START Source excerpt

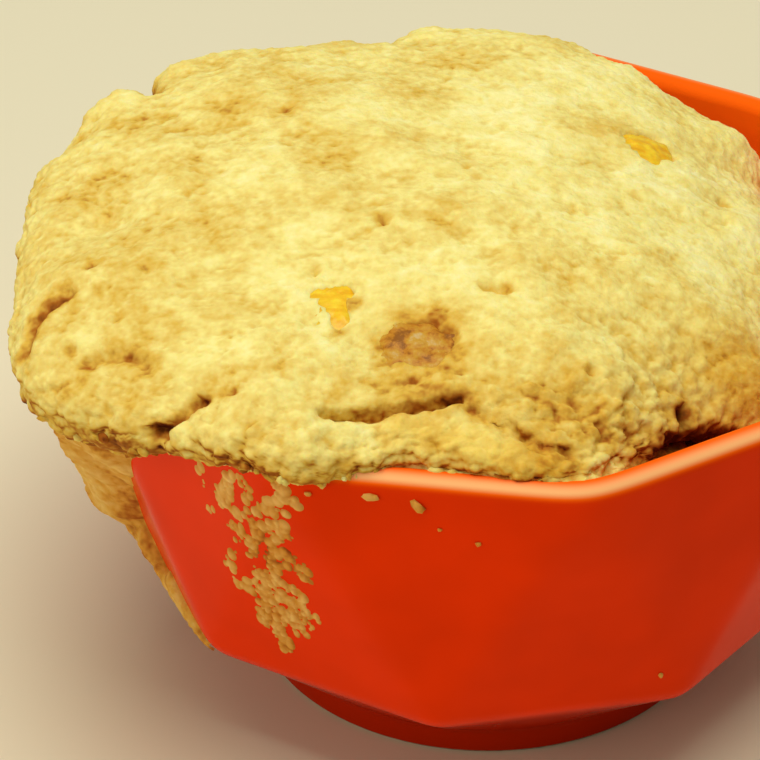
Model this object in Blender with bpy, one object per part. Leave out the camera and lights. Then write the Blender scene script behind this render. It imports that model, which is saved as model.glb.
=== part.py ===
"""A mug cake in its bowl: a sponge that rose in a nine-sided faceted bowl, ran over the rim on one side and
pulled away from the wall on the other, with two bits of yellow fruit and a browned lump set in its top.

Metres, +Z up. The origin is the middle of the bowl's flat foot, and -Y is the front. Angles go round the bowl
from the front towards +X, so -90 degrees is the left side.
"""

import math

import bmesh
import bpy
import numpy as np

TURN = 2 * math.pi
MM = 0.001

# Bowl: nine sides at the rim, and nine at a lower edge that is turned half a side, joined by flat triangles.
SIDES = 9
SIDE_ANGLE = TURN / SIDES
FIRST_CORNER = math.radians(11)  # the rim corner just right of the front
RIM_RADIUS = 0.0600  # to a rim corner
LOWER_RADIUS = 0.0505  # to a corner of the lower edge
RIM_HEIGHT = 0.0626
LOWER_HEIGHT = 0.0185
WALL = 0.0038
FLOOR_HEIGHT = 0.0065
FOOT_RADIUS = 0.0330
FOOT_HEIGHT = 0.0040
FOOT_BEVEL = 0.0008
EDGE_ROUND = 0.0014  # at the lower edge
CREASE_POWER = 200  # the higher, the sharper the creases between the facets
RIM_POWER = 65  # the corners are rounder at the rim
ROUNDER_FROM = 0.6  # share of the sides' height where they start to get rounder
STEPS_A_SIDE = 8
LIP_STEPS = 6
UNDERSIDE_RINGS = (0.35, 0.7)  # share of the way from the foot to the lower edge
OUTER_RINGS = 4  # up the outside of the sides
INNER_RINGS = (0.045, 0.028)  # heights, down the inside of the sides
ROUND_TO_FLOOR = ((0.93, 0.0175), (0.80, 0.0115), (0.64, 0.0080))  # share of the inside's radius, and height
FLOOR_RADIUS = 0.0231
GAP = 0.0003  # between the bowl, the cake and what is set in it

# Cake. CROWN is the top of the dome: how far it lies off the bowl's middle and over the rim.
CROWN_X, CROWN_Y, CROWN_RISE = -0.0040, 0.0020, 0.0110
CROWN_BLEND = 1.5  # how late, on the way up, the dome moves over to the crown
DOME_POWER = 2.1  # of the superellipse from the widest point to the crown
UNDERCUT = 0.16  # share of the way from the wall to the crown that lies under the widest point
EDGE_UP = 0.0008  # the widest point, over the place where the cake meets the wall
SPILLED_UP = 0.6  # and where it hangs outside, how far up the drop from the rim it lies as well
SPILL = (-0.0020, 0.0030)  # reach past the rim where the cake starts to count as hanging outside, and does
CELLS = 52  # across the cake's top, both ways
TOWARDS_EDGE = 1.2  # above 1 the cells are smaller towards the wall
EDGE_FADE = 0.05  # share of the way to the crown over which the relief fades in from the wall

# Rings inside the bowl's wall that the top is closed by: share of the wall's radius, and height.
BELOW_TOP = ((1.0, 0.040), (1.0, LOWER_HEIGHT), (0.87, 0.0130), (0.76, 0.0090), (0.58, 0.0050))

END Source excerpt

# Given task
Where does the word "with" appear? Return each line that holds it.

# Response
Model this object in Blender with bpy, one object per part. Leave out the camera and lights. Then write the Blender scene script behind this render. It imports that model, which is saved as model.glb.
pulled away from the wall on the other, with two bits of yellow fruit and a browned lump set in its top.